Deciding Exactly Where to Apply to College

It's usually the most important two decisions you'll make in the entire college process:

Deciding exactly where to apply... and how to pick the right college.

And -- while there's no shortage of information available to college-bound families -- so many people still get it wrong!

Here's what I mean by that... and how you can get it right.

Are you worrying about spreading the field between a bunch of schools, potentially setting yourself up for a scramble at the end, sorting through all the acceptance letters?

The truth is that's what most people do. But right now, outside of elite and reach schools, most students have a very good shot of getting into 'roughly' 70% of colleges and universities they apply to (again, as long as they are being realistic with where they are applying!). And, if well chosen, getting into a 'safety school' should be a lock.

Rather than try the buckshot approach, you can easily afford to be more selective with your applications.

That means a few things...

1. Apply to schools especially in-line with your interests.
A so-so school might have an exceptional writing program, or a world-class pre-med track. If you have a possible career in mind, let that be your primary guide.

2. Pick the right region of the country.
You may or may not want to be in the same city you grew up in. But it's a great idea to determine what's too close, and what's too far, for your tastes. Just the same, your parents need to think about how often they'll most likely be visiting (as well as you visiting home), and what those travel costs may add up to (over the course of 4 years.)

If you're having trouble deciding between similar schools, even something as simple as figuring out optimal travel arrangements, costs and timing can make life much more pleasant (and affordable) over the next four years. (Picking a favorite region also can save money during college tours.)

3. Understand the (net) difference in price
Even with schools that share similar sticker prices, you'll soon find that aid packages and extras can differ widely.
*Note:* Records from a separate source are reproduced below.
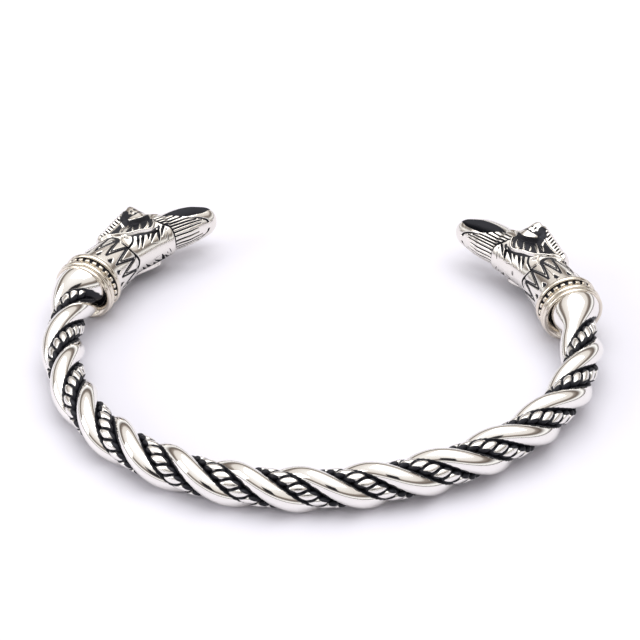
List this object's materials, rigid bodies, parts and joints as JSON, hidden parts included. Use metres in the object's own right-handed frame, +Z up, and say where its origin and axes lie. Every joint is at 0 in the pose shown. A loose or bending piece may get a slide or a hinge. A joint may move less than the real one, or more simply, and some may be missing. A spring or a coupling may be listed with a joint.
{
  "type": "viking arm ring",
  "caption": "Open twisted-rope arm ring of smooth silver strands and beaded wires, with ringed ferrules and open-mouthed beast-head terminals facing across the gap.",
  "frame": {"origin": "bottom centre of the box round the ring as it lies on its side", "axes": "+Z up, along the axis of the wrist; +X across the hoop towards the right ferrule; +Y from the front of the bow towards the gap between the heads"},
  "size_m": [0.0724, 0.0567, 0.0092],
  "materials": {
    "strand_silver": "polished sterling silver",
    "beaded_silver": "silver wire, blackened between the beads",
    "ferrule_silver": "polished sterling silver, blackened in its grooves",
    "cast_silver": "cast sterling silver, polished, blackened in its grooves"
  },
  "bodies": {
    "root": {"smooth_strand_one": "strand_silver", "smooth_strand_two": "strand_silver", "beaded_wire_one": "beaded_silver", "beaded_wire_two": "beaded_silver", "left_ferrule": "ferrule_silver", "right_ferrule": "ferrule_silver", "left_head": "cast_silver", "right_head": "cast_silver"}
  },
  "joints": []
}
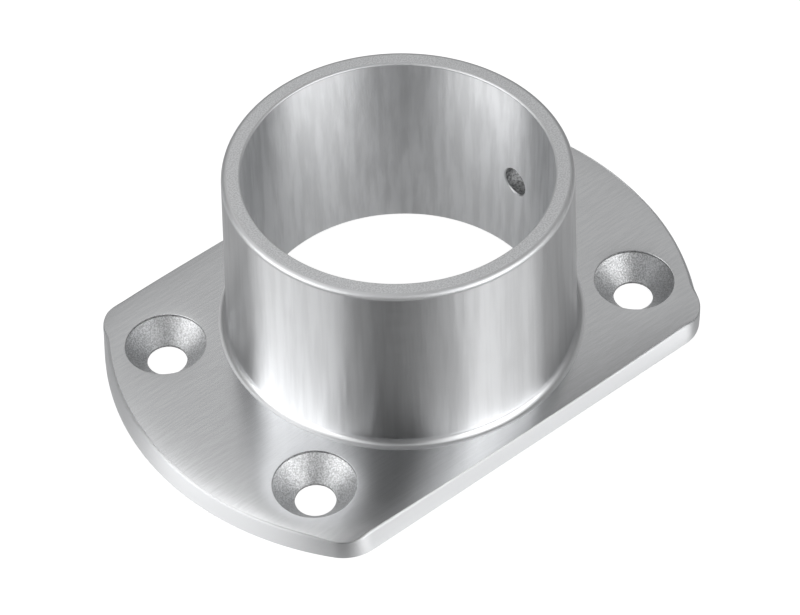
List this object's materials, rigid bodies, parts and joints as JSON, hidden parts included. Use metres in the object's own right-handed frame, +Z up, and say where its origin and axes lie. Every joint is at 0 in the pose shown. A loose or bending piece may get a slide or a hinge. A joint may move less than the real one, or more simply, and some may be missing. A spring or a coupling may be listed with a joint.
{
  "type": "tube clamp base flange",
  "caption": "Cast stainless base flange: a round collar for a tube on a flat foot with two straight sides and countersunk screw holes.",
  "frame": {"origin": "on the bore's axis, at the underside of the foot", "axes": "+Z up along the bore's axis, out of the collar; X along the two straight sides of the foot, with the set screw's hole facing +X; Y across them"},
  "size_m": [0.102, 0.0684, 0.0381],
  "materials": {
    "stainless": "collar brushed round its axis, foot satin, countersinks rough as blasted"
  },
  "bodies": {
    "root": {"base_flange": "stainless"}
  },
  "joints": []
}
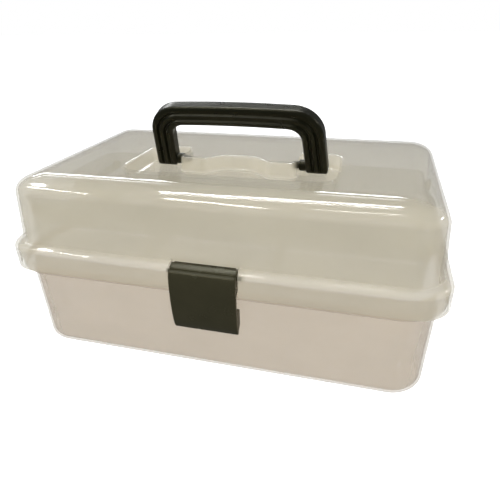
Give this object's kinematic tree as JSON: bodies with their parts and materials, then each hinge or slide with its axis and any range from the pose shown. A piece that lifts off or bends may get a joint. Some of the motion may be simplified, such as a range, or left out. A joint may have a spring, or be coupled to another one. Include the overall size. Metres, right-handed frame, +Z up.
{
  "type": "sewing box",
  "caption": "Translucent plastic sewing box with a deep domed lid, folding carry handle, front latch and cantilever trays that rise on arms as the lid opens.",
  "frame": {"origin": "middle of the box's flat underside, between the base walls", "axes": "+X along the box to its right end seen from the latch, +Y to the hinge at the rear, +Z up"},
  "size_m": [0.33, 0.2131, 0.19],
  "materials": {
    "clear_base": "translucent moulded polypropylene, warm tint",
    "clear_lid": "translucent moulded polypropylene, polished",
    "clear_tray": "thin translucent moulded polypropylene",
    "clear_fittings": "natural translucent polypropylene",
    "dark_handle": "satin gloss, ridged front",
    "dark_latch": "satin gloss"
  },
  "bodies": {
    "base": {"base_tub": "clear_base", "hinge_pin_left": "clear_fittings", "hinge_pin_right": "clear_fittings", "base_studs": "clear_fittings"},
    "lid": {"lid": "clear_lid", "latch_pin": "dark_latch", "lid_studs": "clear_fittings"},
    "handle": {"handle": "dark_handle"},
    "latch": {"latch": "dark_latch"},
    "front_arms": {"front_arm_left": "clear_fittings", "front_arm_right": "clear_fittings"},
    "rear_arms": {"rear_arm_left": "clear_fittings", "rear_arm_right": "clear_fittings", "arm_link_studs": "clear_fittings"},
    "lid_links": {"lid_link_left": "clear_fittings", "lid_link_right": "clear_fittings"},
    "lower_tray": {"lower_tray": "clear_tray", "lower_tray_studs": "clear_fittings", "lower_divider_front_left": "clear_tray", "lower_divider_front_right": "clear_tray", "lower_divider_rear_left": "clear_tray", "lower_divider_rear_right": "clear_tray"},
    "upper_tray": {"upper_tray": "clear_tray", "upper_tray_studs": "clear_fittings", "upper_divider_front_left": "clear_tray", "upper_divider_front_right": "clear_tray", "upper_divider_rear_left": "clear_tray", "upper_divider_rear_right": "clear_tray"}
  },
  "joints": [
    {"name": "lid_hinge", "type": "hinge", "parent": "base", "child": "lid", "pos_m": [0, 0.1045, 0.078], "axis": [-1, 0, 0], "range_deg": [0, 100]},
    {"name": "front_arm_swing", "type": "hinge", "parent": "base", "child": "front_arms", "pos_m": [0, -0.008, 0.076], "axis": [-1, 0, 0], "range_deg": [0, 100]},
    {"name": "rear_arm_swing", "type": "hinge", "parent": "base", "child": "rear_arms", "pos_m": [0, 0.05, 0.076], "axis": [-1, 0, 0], "range_deg": [0, 100]},
    {"name": "lower_tray_level", "type": "hinge", "parent": "rear_arms", "child": "lower_tray", "pos_m": [0, 0.02257, 0.09248], "axis": [-1, 0, 0], "range_deg": [-100, 0]},
    {"name": "upper_tray_level", "type": "hinge", "parent": "rear_arms", "child": "upper_tray", "pos_m": [0, -0.01172, 0.11308], "axis": [-1, 0, 0], "range_deg": [-100, 0]},
    {"name": "lid_link_level", "type": "hinge", "parent": "rear_arms", "child": "lid_links", "pos_m": [0, 0.00902, 0.10801], "axis": [-1, 0, 0], "range_deg": [-100, 0]},
    {"name": "handle_fold", "type": "hinge", "parent": "lid", "child": "handle", "pos_m": [0, 0, 0.1405], "axis": [1, 0, 0], "range_deg": [-20, 70]},
    {"name": "latch_swing", "type": "hinge", "parent": "lid", "child": "latch", "pos_m": [0, -0.098, 0.0884], "axis": [-1, 0, 0], "range_deg": [0, 100]}
  ],
  "couplings": [
    {"joint": "front_arm_swing", "follows": "lid_hinge", "ratio": 1},
    {"joint": "rear_arm_swing", "follows": "lid_hinge", "ratio": 1},
    {"joint": "lower_tray_level", "follows": "lid_hinge", "ratio": -1},
    {"joint": "upper_tray_level", "follows": "lid_hinge", "ratio": -1},
    {"joint": "lid_link_level", "follows": "lid_hinge", "ratio": -1}
  ]
}
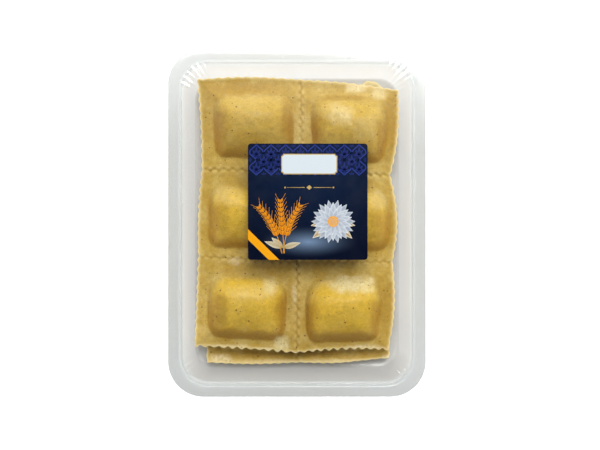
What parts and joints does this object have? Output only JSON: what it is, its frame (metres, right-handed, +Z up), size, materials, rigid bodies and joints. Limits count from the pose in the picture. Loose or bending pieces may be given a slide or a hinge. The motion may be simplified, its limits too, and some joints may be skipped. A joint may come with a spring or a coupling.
{
  "type": "ravioli tray pack",
  "caption": "Sealed clear tray of fresh filled ravioli, joined in stacked sheets with pinked edges, under a thin film that carries a square label.",
  "frame": {"origin": "middle of the tray's underside, on the surface that the pack lies on", "axes": "+Z up out of the film, +Y along the tray's long side, towards the far edge of the label, +X across it to the right"},
  "size_m": [0.138, 0.186, 0.0353],
  "materials": {
    "tray_plastic": "hazy clear thermoformed plastic, smooth",
    "egg_dough": "moist egg dough, soft satin, with fine brown specks",
    "clear_film": "clear glossy film, finely rippled",
    "label_print": "printed label, satin, dark blue with simple shapes"
  },
  "bodies": {
    "root": {"tray": "tray_plastic", "ravioli_sheet_lower": "egg_dough", "ravioli_sheet_upper": "egg_dough", "lid_film": "clear_film", "label": "label_print"}
  },
  "joints": []
}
Your safety school, for instance, may have special scholarships to try and lure the best and brightest to their campus. Your reach school might charge full tuition for a year abroad - or you might just have to pay local prices (which are usually much lower). There may be scholarships for pursuing certain specialties.

That last one is very important. Often, a school without a reputation in a particular field - if it's trying to change that - will be pulling out all the stops. They'll be paying high salaries to grab big names in the field and they'll be pouring cash into new facilities... and they'll have special scholarships to get the best students as well.

It's a win-win situation in every way - great professors, great dormitories, and great price breaks. This is often the case in the sciences - especially newer sciences, like genetics or informatics - but you can find similar deals in the humanities (especially at schools with big science reputations).

Aside from these special situations, every school has a different policy regarding financial aid.
Some schools are very giving just by you getting accepted and some schools, on the other hand, are extremely picky. You will essentially need to be on the lower income end of the scale in order to qualify.
Most places are somewhere in between.

Now, rather than figuring all that out once you know where you've been accepted, you should make this a factor when deciding where to apply. You really only need five or six schools - more if you're going for a bunch of reaches or Ivies - and you'll find in each category that there will be a plethora of schools that are virtually indistinguishable.

Even after visiting campuses and sizing everything up, there will likely be dozens of schools that would make both you and your parent's pocketbook happy.

That's when you check out the financial packages available, such as your likelihood of getting those packages and any special deals that are out there.

Don't do it last - after the application has already been sent. Do it first, as you decide where to send those applications. That's how you pick the right college - and help keep it as affordable as possible.